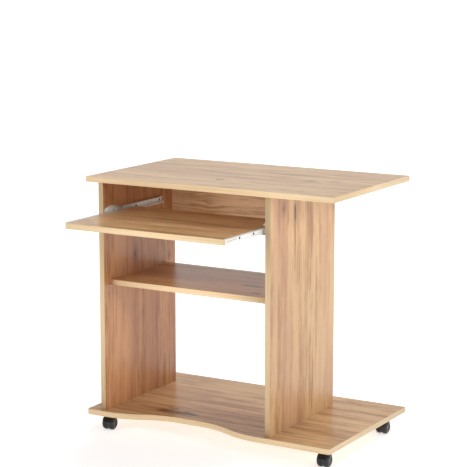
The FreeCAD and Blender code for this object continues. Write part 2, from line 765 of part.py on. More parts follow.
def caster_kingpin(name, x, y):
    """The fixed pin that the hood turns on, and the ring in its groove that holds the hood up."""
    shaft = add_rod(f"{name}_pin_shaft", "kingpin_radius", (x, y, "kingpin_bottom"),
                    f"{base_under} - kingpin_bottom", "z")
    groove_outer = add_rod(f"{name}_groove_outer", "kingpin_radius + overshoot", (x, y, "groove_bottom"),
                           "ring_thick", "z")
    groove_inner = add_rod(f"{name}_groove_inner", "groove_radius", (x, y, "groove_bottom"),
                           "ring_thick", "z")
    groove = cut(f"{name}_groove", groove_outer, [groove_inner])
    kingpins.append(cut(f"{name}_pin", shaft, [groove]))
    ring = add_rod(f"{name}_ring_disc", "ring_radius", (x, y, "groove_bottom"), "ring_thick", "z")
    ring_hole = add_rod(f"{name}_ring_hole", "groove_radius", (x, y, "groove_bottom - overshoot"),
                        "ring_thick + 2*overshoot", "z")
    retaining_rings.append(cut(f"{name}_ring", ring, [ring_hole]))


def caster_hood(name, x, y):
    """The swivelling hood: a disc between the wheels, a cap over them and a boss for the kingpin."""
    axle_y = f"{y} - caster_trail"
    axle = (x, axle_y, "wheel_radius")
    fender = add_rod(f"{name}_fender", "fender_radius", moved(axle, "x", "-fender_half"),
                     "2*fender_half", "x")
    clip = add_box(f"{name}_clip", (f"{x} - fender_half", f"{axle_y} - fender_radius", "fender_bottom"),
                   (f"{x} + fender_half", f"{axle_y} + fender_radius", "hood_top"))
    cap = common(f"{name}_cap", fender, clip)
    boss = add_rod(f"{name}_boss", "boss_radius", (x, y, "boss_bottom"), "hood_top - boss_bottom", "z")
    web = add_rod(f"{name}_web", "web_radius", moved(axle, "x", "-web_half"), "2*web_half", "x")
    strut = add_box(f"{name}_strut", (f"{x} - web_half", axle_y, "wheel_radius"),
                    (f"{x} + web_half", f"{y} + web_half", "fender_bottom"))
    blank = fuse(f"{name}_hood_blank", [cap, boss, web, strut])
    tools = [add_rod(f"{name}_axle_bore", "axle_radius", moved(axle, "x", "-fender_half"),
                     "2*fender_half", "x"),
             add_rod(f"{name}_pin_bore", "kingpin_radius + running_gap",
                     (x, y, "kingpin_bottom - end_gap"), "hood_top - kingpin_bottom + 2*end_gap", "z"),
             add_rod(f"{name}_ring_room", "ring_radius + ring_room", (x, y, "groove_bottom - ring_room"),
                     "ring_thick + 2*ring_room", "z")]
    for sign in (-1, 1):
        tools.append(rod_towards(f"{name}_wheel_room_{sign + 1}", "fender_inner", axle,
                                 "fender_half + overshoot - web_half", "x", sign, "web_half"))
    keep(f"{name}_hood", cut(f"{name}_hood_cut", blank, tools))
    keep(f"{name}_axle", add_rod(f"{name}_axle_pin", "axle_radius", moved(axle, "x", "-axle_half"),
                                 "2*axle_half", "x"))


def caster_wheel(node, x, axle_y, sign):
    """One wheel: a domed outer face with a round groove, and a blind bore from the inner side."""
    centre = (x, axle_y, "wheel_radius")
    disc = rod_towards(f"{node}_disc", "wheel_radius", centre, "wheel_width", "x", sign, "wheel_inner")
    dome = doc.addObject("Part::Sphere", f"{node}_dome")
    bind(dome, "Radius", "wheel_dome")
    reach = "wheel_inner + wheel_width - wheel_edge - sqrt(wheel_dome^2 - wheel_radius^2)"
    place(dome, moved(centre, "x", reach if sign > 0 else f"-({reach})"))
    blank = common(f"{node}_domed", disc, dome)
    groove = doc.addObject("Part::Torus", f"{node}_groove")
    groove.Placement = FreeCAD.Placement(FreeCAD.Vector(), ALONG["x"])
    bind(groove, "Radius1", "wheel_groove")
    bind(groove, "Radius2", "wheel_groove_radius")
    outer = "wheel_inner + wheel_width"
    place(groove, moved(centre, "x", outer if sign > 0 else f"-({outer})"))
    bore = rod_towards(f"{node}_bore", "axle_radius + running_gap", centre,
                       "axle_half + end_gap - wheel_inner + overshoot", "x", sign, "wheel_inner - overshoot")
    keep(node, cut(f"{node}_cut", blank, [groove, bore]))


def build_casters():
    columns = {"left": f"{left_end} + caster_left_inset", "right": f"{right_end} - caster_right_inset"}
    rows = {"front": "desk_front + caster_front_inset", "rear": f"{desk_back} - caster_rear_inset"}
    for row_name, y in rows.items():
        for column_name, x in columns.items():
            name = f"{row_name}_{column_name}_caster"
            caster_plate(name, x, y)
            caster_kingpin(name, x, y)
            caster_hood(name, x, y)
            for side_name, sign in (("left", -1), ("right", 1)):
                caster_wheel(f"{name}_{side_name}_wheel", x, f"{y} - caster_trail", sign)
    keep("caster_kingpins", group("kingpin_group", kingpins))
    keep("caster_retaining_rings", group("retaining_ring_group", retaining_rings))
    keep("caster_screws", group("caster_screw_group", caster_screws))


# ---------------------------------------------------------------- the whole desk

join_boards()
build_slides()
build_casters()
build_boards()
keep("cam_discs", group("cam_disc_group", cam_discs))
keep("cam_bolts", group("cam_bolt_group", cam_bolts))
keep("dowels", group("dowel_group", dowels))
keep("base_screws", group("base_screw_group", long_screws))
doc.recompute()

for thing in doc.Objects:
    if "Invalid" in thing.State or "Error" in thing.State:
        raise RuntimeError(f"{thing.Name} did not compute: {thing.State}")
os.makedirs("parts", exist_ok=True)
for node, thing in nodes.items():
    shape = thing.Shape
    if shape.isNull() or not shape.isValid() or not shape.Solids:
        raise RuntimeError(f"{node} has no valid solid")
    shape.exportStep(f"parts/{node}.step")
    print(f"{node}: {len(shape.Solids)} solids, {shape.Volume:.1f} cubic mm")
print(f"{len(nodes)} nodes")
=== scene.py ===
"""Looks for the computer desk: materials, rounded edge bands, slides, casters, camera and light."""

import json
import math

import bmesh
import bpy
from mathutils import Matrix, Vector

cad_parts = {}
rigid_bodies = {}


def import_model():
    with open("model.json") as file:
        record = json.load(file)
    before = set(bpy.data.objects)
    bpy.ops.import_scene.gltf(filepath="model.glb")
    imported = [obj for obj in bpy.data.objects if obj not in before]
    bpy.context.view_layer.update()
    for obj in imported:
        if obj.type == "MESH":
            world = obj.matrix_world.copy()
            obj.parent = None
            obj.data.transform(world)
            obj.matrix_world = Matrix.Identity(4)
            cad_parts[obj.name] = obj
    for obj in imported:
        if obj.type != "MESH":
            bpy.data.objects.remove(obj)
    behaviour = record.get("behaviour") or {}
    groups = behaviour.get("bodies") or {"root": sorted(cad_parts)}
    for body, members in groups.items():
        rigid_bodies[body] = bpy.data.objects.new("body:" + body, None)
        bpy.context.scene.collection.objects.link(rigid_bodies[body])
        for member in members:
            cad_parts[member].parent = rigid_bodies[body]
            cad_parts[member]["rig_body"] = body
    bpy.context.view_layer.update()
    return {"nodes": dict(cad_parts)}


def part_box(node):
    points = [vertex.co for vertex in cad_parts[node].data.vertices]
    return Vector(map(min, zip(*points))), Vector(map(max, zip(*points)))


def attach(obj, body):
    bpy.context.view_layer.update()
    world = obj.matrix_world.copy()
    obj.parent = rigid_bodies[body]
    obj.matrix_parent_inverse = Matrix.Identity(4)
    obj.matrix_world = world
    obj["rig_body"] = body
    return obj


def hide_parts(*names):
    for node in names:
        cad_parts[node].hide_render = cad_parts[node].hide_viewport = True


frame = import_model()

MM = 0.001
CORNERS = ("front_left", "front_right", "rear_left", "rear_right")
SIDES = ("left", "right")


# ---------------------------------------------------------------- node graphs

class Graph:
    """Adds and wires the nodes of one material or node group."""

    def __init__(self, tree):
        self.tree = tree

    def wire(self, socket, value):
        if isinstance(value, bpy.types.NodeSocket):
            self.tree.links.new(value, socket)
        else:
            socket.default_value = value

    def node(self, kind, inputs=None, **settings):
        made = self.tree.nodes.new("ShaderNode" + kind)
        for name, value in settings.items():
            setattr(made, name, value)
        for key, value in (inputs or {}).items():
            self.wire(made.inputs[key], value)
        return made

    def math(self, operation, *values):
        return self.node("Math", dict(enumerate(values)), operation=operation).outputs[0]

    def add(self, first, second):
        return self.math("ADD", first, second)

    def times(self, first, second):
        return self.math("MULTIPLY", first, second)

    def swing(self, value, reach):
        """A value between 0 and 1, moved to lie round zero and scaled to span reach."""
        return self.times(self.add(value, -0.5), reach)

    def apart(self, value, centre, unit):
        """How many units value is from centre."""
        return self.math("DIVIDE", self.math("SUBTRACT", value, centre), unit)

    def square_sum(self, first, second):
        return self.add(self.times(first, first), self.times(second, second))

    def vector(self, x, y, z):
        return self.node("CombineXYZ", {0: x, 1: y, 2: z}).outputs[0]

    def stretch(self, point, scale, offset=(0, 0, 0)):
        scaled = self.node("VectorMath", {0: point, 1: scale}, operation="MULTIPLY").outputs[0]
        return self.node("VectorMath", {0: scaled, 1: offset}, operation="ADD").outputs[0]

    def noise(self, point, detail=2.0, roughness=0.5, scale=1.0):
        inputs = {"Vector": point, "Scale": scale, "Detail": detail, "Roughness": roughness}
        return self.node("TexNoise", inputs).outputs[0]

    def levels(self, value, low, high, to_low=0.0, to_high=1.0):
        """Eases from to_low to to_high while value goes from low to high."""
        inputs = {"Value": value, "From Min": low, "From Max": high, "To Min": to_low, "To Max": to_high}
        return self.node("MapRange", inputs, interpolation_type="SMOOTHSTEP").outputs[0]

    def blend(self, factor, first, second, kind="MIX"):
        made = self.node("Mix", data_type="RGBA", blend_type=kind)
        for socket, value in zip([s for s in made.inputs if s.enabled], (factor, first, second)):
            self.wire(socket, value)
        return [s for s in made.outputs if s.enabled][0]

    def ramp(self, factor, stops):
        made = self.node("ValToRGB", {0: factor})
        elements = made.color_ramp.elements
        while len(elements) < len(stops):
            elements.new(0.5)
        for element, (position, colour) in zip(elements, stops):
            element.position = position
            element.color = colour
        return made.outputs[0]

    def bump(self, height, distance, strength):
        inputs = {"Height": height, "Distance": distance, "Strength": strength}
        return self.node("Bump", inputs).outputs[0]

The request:
Exact duplication is required for the lines above, from the line that contains "for node in" to the line that contains "self.tree = tree", inclusive; omit all others.

Written answer:
    for node in names:
        cad_parts[node].hide_render = cad_parts[node].hide_viewport = True


frame = import_model()

MM = 0.001
CORNERS = ("front_left", "front_right", "rear_left", "rear_right")
SIDES = ("left", "right")


# ---------------------------------------------------------------- node graphs

class Graph:
    """Adds and wires the nodes of one material or node group."""

    def __init__(self, tree):
        self.tree = tree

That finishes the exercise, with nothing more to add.